WHAT THIS TASK INVOLVES: Gather all lines with the word "scene" in them.

DATA SHOWN:
+-------+

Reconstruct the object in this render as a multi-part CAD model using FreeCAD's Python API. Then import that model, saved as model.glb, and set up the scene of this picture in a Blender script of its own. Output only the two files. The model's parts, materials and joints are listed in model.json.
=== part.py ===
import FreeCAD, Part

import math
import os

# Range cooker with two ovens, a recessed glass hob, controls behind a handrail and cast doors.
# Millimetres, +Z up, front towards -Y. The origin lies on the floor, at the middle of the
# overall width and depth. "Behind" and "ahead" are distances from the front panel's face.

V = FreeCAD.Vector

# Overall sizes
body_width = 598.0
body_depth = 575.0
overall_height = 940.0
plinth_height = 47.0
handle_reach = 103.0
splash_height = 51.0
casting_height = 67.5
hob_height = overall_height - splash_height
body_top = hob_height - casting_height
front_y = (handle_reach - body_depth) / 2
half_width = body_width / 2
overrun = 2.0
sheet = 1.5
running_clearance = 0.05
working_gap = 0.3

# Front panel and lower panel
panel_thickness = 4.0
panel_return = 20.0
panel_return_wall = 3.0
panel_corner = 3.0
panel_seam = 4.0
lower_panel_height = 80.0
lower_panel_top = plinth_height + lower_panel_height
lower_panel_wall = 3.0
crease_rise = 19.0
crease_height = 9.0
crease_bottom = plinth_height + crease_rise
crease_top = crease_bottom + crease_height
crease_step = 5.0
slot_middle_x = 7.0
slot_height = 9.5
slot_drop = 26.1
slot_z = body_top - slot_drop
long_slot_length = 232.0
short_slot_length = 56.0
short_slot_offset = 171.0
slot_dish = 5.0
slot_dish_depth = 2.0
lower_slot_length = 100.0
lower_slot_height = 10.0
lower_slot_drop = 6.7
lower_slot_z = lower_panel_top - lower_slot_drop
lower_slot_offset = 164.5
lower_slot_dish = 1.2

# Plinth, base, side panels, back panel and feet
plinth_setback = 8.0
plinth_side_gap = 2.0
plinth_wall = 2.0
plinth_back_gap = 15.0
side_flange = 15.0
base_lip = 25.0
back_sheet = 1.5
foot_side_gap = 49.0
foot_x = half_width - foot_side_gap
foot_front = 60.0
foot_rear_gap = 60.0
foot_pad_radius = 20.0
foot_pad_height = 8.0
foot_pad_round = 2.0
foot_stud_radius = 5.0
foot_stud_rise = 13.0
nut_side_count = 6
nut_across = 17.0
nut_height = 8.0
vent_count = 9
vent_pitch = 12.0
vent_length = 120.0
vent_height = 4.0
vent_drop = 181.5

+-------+

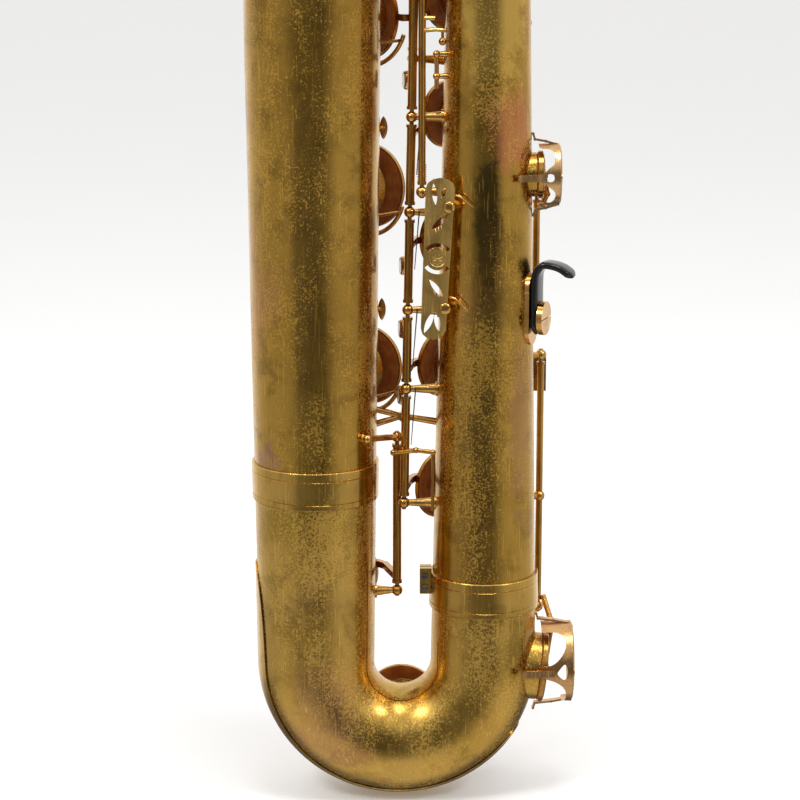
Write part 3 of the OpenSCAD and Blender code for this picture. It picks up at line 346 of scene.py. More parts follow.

+-------+

REPLY TO THE EXERCISE:
Reconstruct the object in this render as a multi-part CAD model using FreeCAD's Python API. Then import that model, saved as model.glb, and set up the scene of this picture in a Blender script of its own. Output only the two files. The model's parts, materials and joints are listed in model.json.
Write part 3 of the OpenSCAD and Blender code for this picture. It picks up at line 346 of scene.py. More parts follow.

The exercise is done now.